Il digiuno intermittente ha dimostrato di apportare notevoli benefici per la nostra salute, modulando positivamente condizioni di stress ossidativo, disturbi metabolici o cardiovascolari. Il microbiota intestinale, principale mediatore di questi effetti positivi, risponde però in maniera diversa in base alla durata del digiuno. Sedici ore tra un pasto e l’altro sembrerebbe essere l’intervallo più efficace, nonostante la ripresa della normale alimentazione induca la perdita delle alterazioni positive promosse dal periodo di digiuno.
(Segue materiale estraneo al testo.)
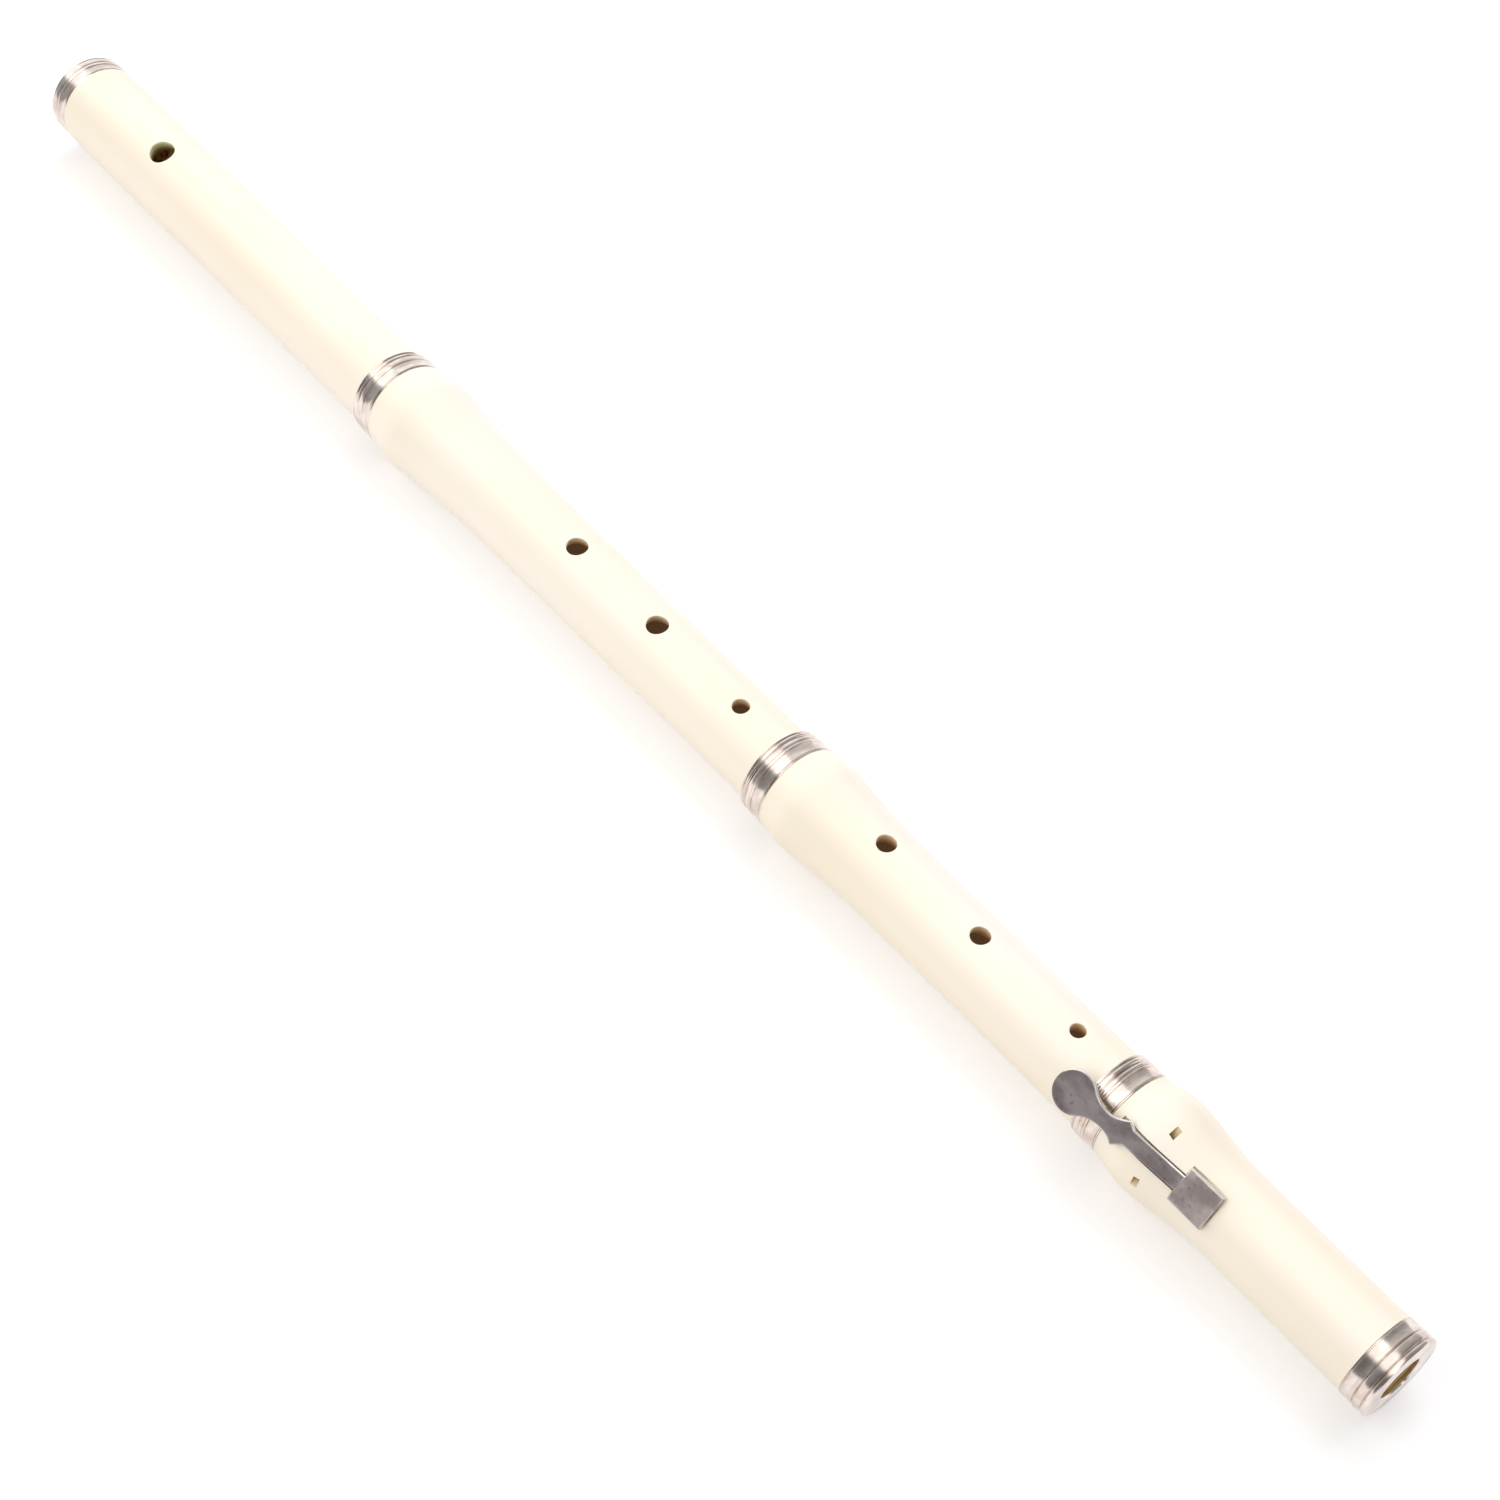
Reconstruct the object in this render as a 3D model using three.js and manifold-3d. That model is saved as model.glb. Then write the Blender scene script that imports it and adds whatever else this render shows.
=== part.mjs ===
// One-keyed baroque flute in four joints: head, upper body, lower body and foot.
// Millimetres, +Z up. The flute lies along X, head end first, with its finger holes facing +Z.
// A station is a distance along the flute from the head end. Every joint is turned about the same
// axis, and each joint's upper end is a bulb with a socket that takes the tenon of the joint above.
import * as THREE from 'three';
import { mergeVertices } from 'three/addons/utils/BufferGeometryUtils.js';
import Module from 'manifold-3d';

// Sides of a turned piece. A whole side faces down, so the flute rests without rolling.
const turnedSides = 30;
const smallSides = 20;
const rivetSides = 10;
const curveSteps = 12;
const planSteps = 6;
const riseSteps = 4;
const fallSteps = 10;
const fallSpread = 1.5;    // how the steps lengthen down a bulb's cove
const domeSteps = 3;
const weldDistance = 1e-4; // corners nearer than this are one corner

// Clearances
const fitGap = 0.15;       // between a turned piece and the one it sits on or in
const seatGap = 0.3;       // between pieces of the key that rest on each other
const overrun = 4;         // how far a cutting tool runs past the wall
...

È quanto conclude lo studio di Linghao Li e colleghi della Kunming University of Science and Technology (Kunming, Cina), recentemente pubblicato su BMC Microbiology.
Digiuno intermittente ancora senza regole
Nonostante la pratica del digiuno abbia e stia dando risultati positivi in diverse condizioni di salute, data l’eterogeneità dei protocolli applicati poco si sa della relazione tra l’esatta durata del digiuno e l’impatto sulla componente intestinale.
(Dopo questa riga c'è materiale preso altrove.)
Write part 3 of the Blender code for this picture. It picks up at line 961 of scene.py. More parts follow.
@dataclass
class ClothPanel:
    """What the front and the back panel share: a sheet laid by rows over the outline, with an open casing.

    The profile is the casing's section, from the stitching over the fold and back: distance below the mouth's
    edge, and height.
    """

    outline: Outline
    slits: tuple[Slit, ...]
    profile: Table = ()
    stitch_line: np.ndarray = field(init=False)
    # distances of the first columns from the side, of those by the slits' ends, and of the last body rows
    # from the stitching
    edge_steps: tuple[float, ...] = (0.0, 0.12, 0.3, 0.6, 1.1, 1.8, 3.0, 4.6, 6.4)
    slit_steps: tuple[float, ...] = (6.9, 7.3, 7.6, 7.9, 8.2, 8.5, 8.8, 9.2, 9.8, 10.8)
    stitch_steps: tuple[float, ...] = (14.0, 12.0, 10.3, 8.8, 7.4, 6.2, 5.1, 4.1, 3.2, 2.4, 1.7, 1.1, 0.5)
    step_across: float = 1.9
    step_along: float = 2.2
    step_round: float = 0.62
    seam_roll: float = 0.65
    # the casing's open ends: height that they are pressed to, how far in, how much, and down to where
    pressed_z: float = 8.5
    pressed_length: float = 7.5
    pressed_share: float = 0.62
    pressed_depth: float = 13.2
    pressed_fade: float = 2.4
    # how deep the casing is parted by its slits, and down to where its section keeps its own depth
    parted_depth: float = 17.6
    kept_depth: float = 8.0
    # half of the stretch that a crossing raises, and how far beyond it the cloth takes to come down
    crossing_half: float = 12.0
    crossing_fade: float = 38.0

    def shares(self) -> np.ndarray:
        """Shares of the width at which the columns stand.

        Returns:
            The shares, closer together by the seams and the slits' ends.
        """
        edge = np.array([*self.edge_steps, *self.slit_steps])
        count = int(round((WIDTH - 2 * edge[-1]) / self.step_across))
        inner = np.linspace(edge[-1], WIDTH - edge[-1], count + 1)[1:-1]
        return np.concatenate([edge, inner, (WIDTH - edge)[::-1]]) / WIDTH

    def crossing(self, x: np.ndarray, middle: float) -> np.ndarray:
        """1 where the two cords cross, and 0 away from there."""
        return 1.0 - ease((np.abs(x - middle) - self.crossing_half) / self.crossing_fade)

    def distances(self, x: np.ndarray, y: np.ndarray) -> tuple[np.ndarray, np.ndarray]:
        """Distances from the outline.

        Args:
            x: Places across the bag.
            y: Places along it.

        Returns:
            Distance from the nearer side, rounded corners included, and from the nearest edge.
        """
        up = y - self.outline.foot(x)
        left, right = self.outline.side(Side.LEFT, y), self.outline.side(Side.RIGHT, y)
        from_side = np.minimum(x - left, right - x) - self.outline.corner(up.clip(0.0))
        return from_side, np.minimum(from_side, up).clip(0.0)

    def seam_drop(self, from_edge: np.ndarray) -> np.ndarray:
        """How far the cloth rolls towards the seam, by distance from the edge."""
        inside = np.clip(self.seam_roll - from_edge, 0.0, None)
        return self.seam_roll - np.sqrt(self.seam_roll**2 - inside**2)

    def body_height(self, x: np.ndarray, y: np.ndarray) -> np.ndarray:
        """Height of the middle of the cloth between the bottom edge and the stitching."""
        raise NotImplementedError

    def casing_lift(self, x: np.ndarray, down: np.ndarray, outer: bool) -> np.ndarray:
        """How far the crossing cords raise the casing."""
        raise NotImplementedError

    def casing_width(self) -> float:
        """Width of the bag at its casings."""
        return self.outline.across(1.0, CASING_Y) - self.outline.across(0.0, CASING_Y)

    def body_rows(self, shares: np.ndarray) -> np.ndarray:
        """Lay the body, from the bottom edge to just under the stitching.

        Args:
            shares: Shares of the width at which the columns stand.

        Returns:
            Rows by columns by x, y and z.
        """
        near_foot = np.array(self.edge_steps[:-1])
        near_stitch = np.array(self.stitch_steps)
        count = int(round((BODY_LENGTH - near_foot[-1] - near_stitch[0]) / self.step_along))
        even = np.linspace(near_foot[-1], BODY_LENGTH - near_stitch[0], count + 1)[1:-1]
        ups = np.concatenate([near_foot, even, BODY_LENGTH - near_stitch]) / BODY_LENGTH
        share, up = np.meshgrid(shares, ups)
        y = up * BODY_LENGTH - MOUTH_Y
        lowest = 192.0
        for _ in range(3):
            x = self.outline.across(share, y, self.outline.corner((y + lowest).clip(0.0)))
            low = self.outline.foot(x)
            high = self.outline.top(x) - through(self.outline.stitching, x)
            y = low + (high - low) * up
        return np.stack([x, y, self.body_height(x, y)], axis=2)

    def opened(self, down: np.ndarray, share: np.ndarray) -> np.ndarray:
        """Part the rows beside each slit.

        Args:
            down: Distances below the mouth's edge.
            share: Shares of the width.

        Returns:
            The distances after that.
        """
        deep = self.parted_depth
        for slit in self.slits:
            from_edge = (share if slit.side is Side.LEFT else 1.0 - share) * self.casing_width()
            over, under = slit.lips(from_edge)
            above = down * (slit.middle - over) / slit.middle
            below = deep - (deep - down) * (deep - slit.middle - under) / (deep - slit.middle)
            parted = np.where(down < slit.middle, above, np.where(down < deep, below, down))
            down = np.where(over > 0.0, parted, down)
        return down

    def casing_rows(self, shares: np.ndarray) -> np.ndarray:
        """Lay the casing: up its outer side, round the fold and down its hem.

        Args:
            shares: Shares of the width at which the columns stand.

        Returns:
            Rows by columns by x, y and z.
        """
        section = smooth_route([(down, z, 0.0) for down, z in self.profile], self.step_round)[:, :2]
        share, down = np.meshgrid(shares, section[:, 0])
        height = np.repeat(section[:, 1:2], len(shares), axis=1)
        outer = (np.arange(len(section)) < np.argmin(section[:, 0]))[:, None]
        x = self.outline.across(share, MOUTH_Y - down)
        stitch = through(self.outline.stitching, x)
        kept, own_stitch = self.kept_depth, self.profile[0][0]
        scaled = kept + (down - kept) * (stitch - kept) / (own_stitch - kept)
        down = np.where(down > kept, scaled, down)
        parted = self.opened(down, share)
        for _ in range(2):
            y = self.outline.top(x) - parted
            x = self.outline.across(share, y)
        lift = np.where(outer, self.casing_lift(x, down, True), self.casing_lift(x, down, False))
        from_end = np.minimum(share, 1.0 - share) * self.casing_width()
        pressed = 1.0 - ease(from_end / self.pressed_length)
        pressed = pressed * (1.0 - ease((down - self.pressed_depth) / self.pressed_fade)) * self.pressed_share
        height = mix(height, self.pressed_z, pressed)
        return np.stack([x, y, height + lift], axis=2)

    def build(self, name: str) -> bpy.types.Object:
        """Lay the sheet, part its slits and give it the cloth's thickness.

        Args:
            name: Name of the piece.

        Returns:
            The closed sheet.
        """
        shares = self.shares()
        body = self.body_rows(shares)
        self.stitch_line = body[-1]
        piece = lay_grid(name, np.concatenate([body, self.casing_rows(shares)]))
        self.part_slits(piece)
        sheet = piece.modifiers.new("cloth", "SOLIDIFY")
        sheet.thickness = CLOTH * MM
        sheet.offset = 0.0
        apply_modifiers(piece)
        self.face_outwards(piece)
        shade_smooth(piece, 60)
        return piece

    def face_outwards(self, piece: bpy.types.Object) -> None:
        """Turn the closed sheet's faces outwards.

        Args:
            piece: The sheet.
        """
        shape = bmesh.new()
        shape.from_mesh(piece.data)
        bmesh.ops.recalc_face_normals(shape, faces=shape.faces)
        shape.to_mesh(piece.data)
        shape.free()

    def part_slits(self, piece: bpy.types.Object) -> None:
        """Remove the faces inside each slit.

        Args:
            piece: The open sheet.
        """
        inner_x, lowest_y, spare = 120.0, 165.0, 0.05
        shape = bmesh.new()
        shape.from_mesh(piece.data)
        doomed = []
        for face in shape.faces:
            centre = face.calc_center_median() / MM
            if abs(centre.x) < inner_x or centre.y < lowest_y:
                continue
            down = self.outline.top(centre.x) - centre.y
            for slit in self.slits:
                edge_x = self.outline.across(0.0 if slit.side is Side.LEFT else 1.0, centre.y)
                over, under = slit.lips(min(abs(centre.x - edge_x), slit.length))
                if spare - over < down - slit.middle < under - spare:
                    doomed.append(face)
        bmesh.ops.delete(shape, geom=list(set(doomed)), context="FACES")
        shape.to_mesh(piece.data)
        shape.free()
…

A tal proposito, un gruppo di ricercatori ha confrontato l’apporto di cibo e il profilo batterico in modelli murini sani sottoposti rispettivamente a 12, 16 o 20 ore di digiuno per 30 giorni. Un gruppo alimentato normalmente per tutto lo studio è stato considerato come controllo. A tale periodo è seguita poi un’ulteriore fase di normale alimentazione (ad libitum) di 30 giorni per verificare l’eventuale permanenza dei cambiamenti e dei benefici indotti dal digiuno. Di seguito i principali risultati.
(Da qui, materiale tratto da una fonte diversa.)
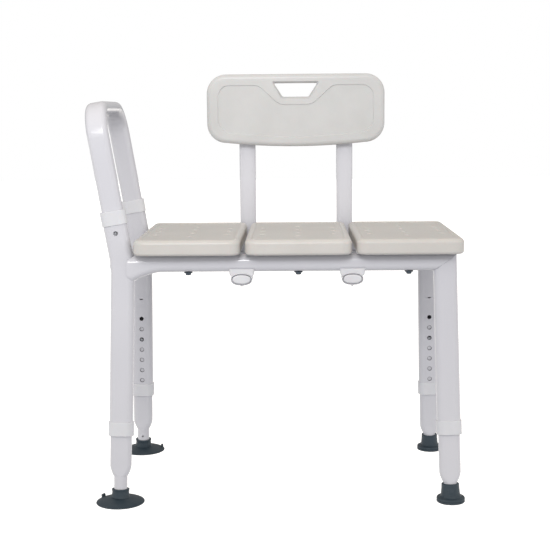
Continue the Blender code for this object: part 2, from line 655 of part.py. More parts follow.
# --- Backrest: L tubes in sleeves, panel, screws, plugs, buttons ----------------------------------
back_front_y = UPRIGHT_Y - BACK_TUBE_T / 2 - WELD_GAP - BACK_THICK
run_front_y = -(LEG_HALF_Y - LEAN_Y * BACK_RUN_Z) - 0.0195
button_y = -RAIL_Y - 0.0034
screw_zs = (BACK_BOTTOM + BACK_H * 0.24, BACK_TOP - BACK_H * 0.33)
back_x = SEAT_X + BACK_SHIFT
tube_xs = {"left": back_x - PANEL_PITCH / 2, "right": back_x + PANEL_PITCH / 2}
for side, x in tube_xs.items():
    frames = [axes(Vector((x, run_front_y, BACK_RUN_Z)), Vector((1, 0, 0)), Vector((0, 1, 0)))]
    for i in range(7):
        angle = math.pi / 2 * i / 6
        y = UPRIGHT_Y - BACK_BEND_R + BACK_BEND_R * math.sin(angle)
        z = BACK_RUN_Z + BACK_BEND_R - BACK_BEND_R * math.cos(angle)
        along = Vector((0, math.cos(angle), math.sin(angle)))
        frames.append(axes(Vector((x, y, z)), Vector((1, 0, 0)), along))
    top = Vector((x, UPRIGHT_Y, UPRIGHT_TOP))
    frames.append(axes(top, Vector((1, 0, 0)), Vector((0, 0, 1))))
    loops = tube_loops(frames, BACK_TUBE_W, BACK_TUBE_T, INNER_WALL, ovoid)
    tube = part(bmesh_loft(loops, True), f"{side}_backrest_tube", PAINT)
    down = Matrix.Translation((x, button_y, BACK_RUN_Z)) @ Matrix.Rotation(math.pi, 4, "X")
    spot = Matrix.Translation((x, button_y, BACK_RUN_Z - BACK_TUBE_T / 2))
    boolean(tube, helper(rods([spot], CATCH_HOLE_R, 0.008), f"{side}_backrest_tube_hole"))
    profile = (
        (CATCH_R + 0.0018, BACK_TUBE_T / 2 - INNER_WALL - 0.0019),
        (CATCH_R + 0.0018, BACK_TUBE_T / 2 - INNER_WALL - 0.0009),
        (CATCH_R, BACK_TUBE_T / 2 - INNER_WALL - 0.0008),
        (CATCH_R, SLEEVE_T / 2 + 0.0010),
        (0.0029, SLEEVE_T / 2 + 0.0024),
        (0.0012, SLEEVE_T / 2 + 0.0030),
    )
    part(turned(profile, 12), f"{side}_backrest_button", STEEL, down)
    bores = []
    for level, z in (("lower", screw_zs[0]), ("upper", screw_zs[1])):
        place = Matrix.Translation((x, UPRIGHT_Y, z)) @ Matrix.Rotation(math.pi / 2, 4, "X")
        bores.append(place)
        head = -BACK_TUBE_T / 2 - 0.0003
        profile = (
            (0.0026, head - 0.0024),
            (0.0042, head - 0.0012),
            (0.0042, head),
            (SCREW_R, head + 0.0001),
            (SCREW_R, BACK_TUBE_T / 2 + 0.014),
        )
        part(turned(profile, 8), f"{side}_{level}_backrest_screw", STEEL, place)
    boolean(tube, helper(rods(bores, SCREW_R + 0.0003, 0.030, 8), f"{side}_backrest_tube_bores"))
    plug_frame = axes(Vector((x, run_front_y, BACK_RUN_Z)), Vector((1, 0, 0)), Vector((0, 1, 0)))
    inside = 2 * (INNER_WALL + 0.0003)
    sections = (
        (BACK_TUBE_W - 0.006, BACK_TUBE_T - 0.006, -0.0034),
        (BACK_TUBE_W - 0.001, BACK_TUBE_T - 0.001, -0.0022),
        (BACK_TUBE_W - 0.0004, BACK_TUBE_T - 0.0004, -0.0003),
        (BACK_TUBE_W - inside, BACK_TUBE_T - inside, -0.0002),
        (BACK_TUBE_W - inside, BACK_TUBE_T - inside, 0.0100),
    )
    loops = [flat(ovoid(w, t), z) for w, t, z in sections]
    part(bmesh_loft(loops, False), f"{side}_backrest_plug", WHITE, plug_frame)

    for word, sy in (("front", -1), ("rear", 1)):
        rail_y = sy * (LEG_HALF_Y - LEAN_Y * BACK_RUN_Z)
        ring_frame = axes(Vector((x, rail_y, BACK_RUN_Z)), Vector((1, 0, 0)), Vector((0, 1, 0)))
        reach = (-0.021, 0.016) if sy < 0 else (-0.018, 0.0115)
        ring = [flat(ovoid(SLEEVE_W, SLEEVE_T), y) for y in reach]
        sleeve = part(bmesh_loft(ring, False), f"{word}_{side}_backrest_sleeve", WHITE, ring_frame)
        cradle = []
        deep = TUBE_T + 2 * 0.0032
        cradle_top = RAIL_BOTTOM + 0.0070
        levels = (
            (0.036, BACK_RUN_Z),
            (0.042, RAIL_BOTTOM - 0.0085),
            (0.0505, RAIL_BOTTOM - 0.0055),
            (0.054, cradle_top),
        )
        for wide, z in levels:
            y = sy * (LEG_HALF_Y - LEAN_Y * z)
            cradle.append(flat(rounded(wide, deep, 0.0045, 3), z, x, y))
        cradle = helper(bmesh_loft(cradle, False), f"{word}_{side}_sleeve_cradle")
        boolean(sleeve, cradle, "UNION")
        bed = []
        for end in (-0.040, 0.040):
            loop = []
            for u, v in stadium(RAIL_HEIGHT + 2 * WELD_GAP, TUBE_T + 2 * WELD_GAP):
                z = RAIL_MID + u
                loop.append(Vector((x + end, sy * (LEG_HALF_Y - LEAN_Y * z) + v, z)))
            bed.append(loop)
        boolean(sleeve, helper(bmesh_loft(bed, False), f"{word}_{side}_sleeve_bed"))
        wide = BACK_TUBE_W + 2 * SLIP
        thick = BACK_TUBE_T + 2 * SLIP
        channel = [flat(ovoid(wide, thick), y) for y in (-0.06, 0.06)]
        channel = helper(bmesh_loft(channel, False), f"{word}_{side}_sleeve_way", ring_frame)
        boolean(sleeve, channel)
        if sy < 0:
            spot = Matrix.Translation((x, button_y, BACK_RUN_Z - SLEEVE_T / 2))
            boolean(sleeve, helper(rods([spot], CATCH_HOLE_R, 0.010), f"{side}_sleeve_hole"))

height = BACK_TOP - BACK_BOTTOM - BACK_BOW
levels = (
    (0.0080, 0.0),
    (0.0024, 0.0020),
    (0.0, 0.0075),
    (0.0, BACK_THICK - 0.0075),
    (0.0024, BACK_THICK - 0.0020),
    (0.0080, BACK_THICK),
)
loops = []
for inset, depth in levels:
    outline = rounded(BACK_W - 2 * inset, height - 2 * inset, BACK_CORNER - inset, 5, BACK_BOW)
    loops.append([Vector((x, depth, z)) for x, z in outline])
back_mid_z = BACK_TOP - height / 2
place = Matrix.Translation((back_x, back_front_y, back_mid_z))
panel = part(bmesh_loft(loops, False), "backrest_panel", BACK, place)
down = height / 2
slot = []
for y in (-0.01, BACK_THICK + 0.01):
    outline = ((-0.051, -0.0215), (0.051, -0.0215), (0.0305, -0.0530), (-0.0305, -0.0530))
    slot.append([Vector((x, y, z + down)) for x, z in outline])
boolean(panel, helper(bmesh_loft(slot, False), "backrest_slot", place))
field = []
half_field = (
    (0.0, -0.148),
    (0.161, -0.137),
    (0.176, -0.130),
    (0.182, -0.115),
    (0.182, -0.043),
    (0.176, -0.031),
    (0.166, -0.027),
    (0.087, -0.027),
    (0.043, -0.069),
    (0.036, -0.073),
)
outline = list(half_field) + [(-x, z) for x, z in reversed(half_field[1:])]
for y in (-0.004, 0.0015):
    field.append([Vector((x, y, z + down)) for x, z in outline])
boolean(panel, helper(bmesh_loft(field, False), "backrest_field", place))
wells = []
for x in tube_xs.values():
    for z in screw_zs:
        spot = Matrix.Translation((x, UPRIGHT_Y - BACK_TUBE_T / 2, z))
        wells.append(spot @ Matrix.Rotation(math.pi / 2, 4, "X"))
boolean(panel, helper(rods(wells, SCREW_R + 0.0003, 0.034, 8), "backrest_wells"))

# --- The common parent puts the middle of the object's box over the origin ----------------------
bpy.context.view_layer.update()
graph = bpy.context.evaluated_depsgraph_get()
low = Vector((10.0, 10.0, 10.0))
high = -low
for obj in parts.objects:
    if obj.type != "MESH":
        continue
    for corner in obj.evaluated_get(graph).bound_box:
        point = obj.matrix_world @ Vector(corner)
        low = Vector(map(min, low, point))
        high = Vector(map(max, high, point))
centre.location = (-(low.x + high.x) / 2, -(low.y + high.y) / 2, -low.z)
bpy.context.view_layer.update()
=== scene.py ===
"""Bath transfer bench: welded frame of painted flat-oval tube, three blow-moulded seat panels,
a backrest on two L-shaped tubes, a lift-off handrail and four height-adjustable legs."""

import json
from math import copysign, cos, hypot, pi, radians, sin

import bmesh
import bpy
from mathutils import Matrix, Vector


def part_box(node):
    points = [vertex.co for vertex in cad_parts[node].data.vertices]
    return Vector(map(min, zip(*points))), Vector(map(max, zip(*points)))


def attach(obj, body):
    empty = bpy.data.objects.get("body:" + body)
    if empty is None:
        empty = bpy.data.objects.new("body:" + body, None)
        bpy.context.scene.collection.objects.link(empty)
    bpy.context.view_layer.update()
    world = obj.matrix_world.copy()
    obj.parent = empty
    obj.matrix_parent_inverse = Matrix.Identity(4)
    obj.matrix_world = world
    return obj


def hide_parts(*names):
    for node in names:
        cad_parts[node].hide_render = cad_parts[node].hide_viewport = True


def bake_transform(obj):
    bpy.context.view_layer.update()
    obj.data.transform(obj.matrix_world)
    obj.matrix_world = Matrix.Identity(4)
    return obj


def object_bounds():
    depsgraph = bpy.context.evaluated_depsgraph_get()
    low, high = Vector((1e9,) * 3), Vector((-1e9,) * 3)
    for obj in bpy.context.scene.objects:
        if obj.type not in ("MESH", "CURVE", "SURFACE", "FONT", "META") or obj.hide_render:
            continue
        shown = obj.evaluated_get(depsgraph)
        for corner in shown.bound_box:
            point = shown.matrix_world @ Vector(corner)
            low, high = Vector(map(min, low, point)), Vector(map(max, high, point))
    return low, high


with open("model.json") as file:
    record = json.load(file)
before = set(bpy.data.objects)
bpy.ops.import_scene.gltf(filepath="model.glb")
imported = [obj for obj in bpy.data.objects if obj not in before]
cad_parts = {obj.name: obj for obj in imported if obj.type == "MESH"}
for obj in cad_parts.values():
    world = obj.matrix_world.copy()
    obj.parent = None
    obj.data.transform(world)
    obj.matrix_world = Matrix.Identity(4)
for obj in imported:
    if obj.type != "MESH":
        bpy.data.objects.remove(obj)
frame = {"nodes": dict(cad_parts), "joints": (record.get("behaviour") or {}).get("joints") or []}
cad_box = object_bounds()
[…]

Per quanto riguarda l’intake di cibo durante il periodo di digiuno, è stato osservato che:
- l’apporto di cibo è risultato significativamente ridotto nei gruppi in digiuno per 16 e 20 ore rispetto ai controlli, nessun cambiamento significativo invece nel gruppo a 12 ore
- a un mese dall’interruzione del digiuno, rispetto al gruppo controllo l’apporto di cibo è significativamente aumentato nel gruppo in digiuno per 20 ore, non nei restanti (12 e 16 ore)
- la lunghezza del digiuno ha mostrato correlazione negativa con l’introito di cibo durante questo periodo. Correlazione positiva tra le due variabili invece una volta ripresa la dieta normale.
Nonostante, rispetto ai controlli, i modelli in digiuno abbiano perso peso durante tale periodo, la differenza si è annullata una volta ripresa la normale alimentazione.
Cosa succede nell’intestino
Passando invece alla componente batterica, è emerso che:
- non è stata registrata alcuna differenza significativa tra i gruppi in termini di alpha-diversity
- di contro, importanti differenze sono state evidenziate nella composizione del microbiota tra gruppi in digiuno e non. Alterazioni anche in base alla durata del digiuno, tutte annullate dalla sua interruzione, tranne per il gruppo in digiuno per 16 ore
- sono state riscontrate differenze di OTUs principalmente tra il gruppo in digiuno per 16 ore e il gruppo controllo, con un arricchimento di Clostridia (famiglia Akkermansiaceae, genere Akkermansia) e una riduzione di Rikenellaceae, Ruminococcaceae e del genere Alistipes. Ancora una volta, a un mese dall’interruzione del digiuno è stato registrato l’annullamento di tali differenze
- nessuna differenza a livello tassonomico durante tutto lo studio tra il gruppo controllo e i gruppi in digiuno per 12 e 16 ore.
Seppur in maniera transitoria, il digiuno intermittente impatta sul microbioma con gli effetti maggiori a 16 ore. Per questo motivo il medico di fiducia potrebbe consigliare un test del microbiota intestinale. Ulteriori studi sono tuttavia necessari al fine di ottimizzare il protocollo per potenziarne i benefici anche a lungo termine.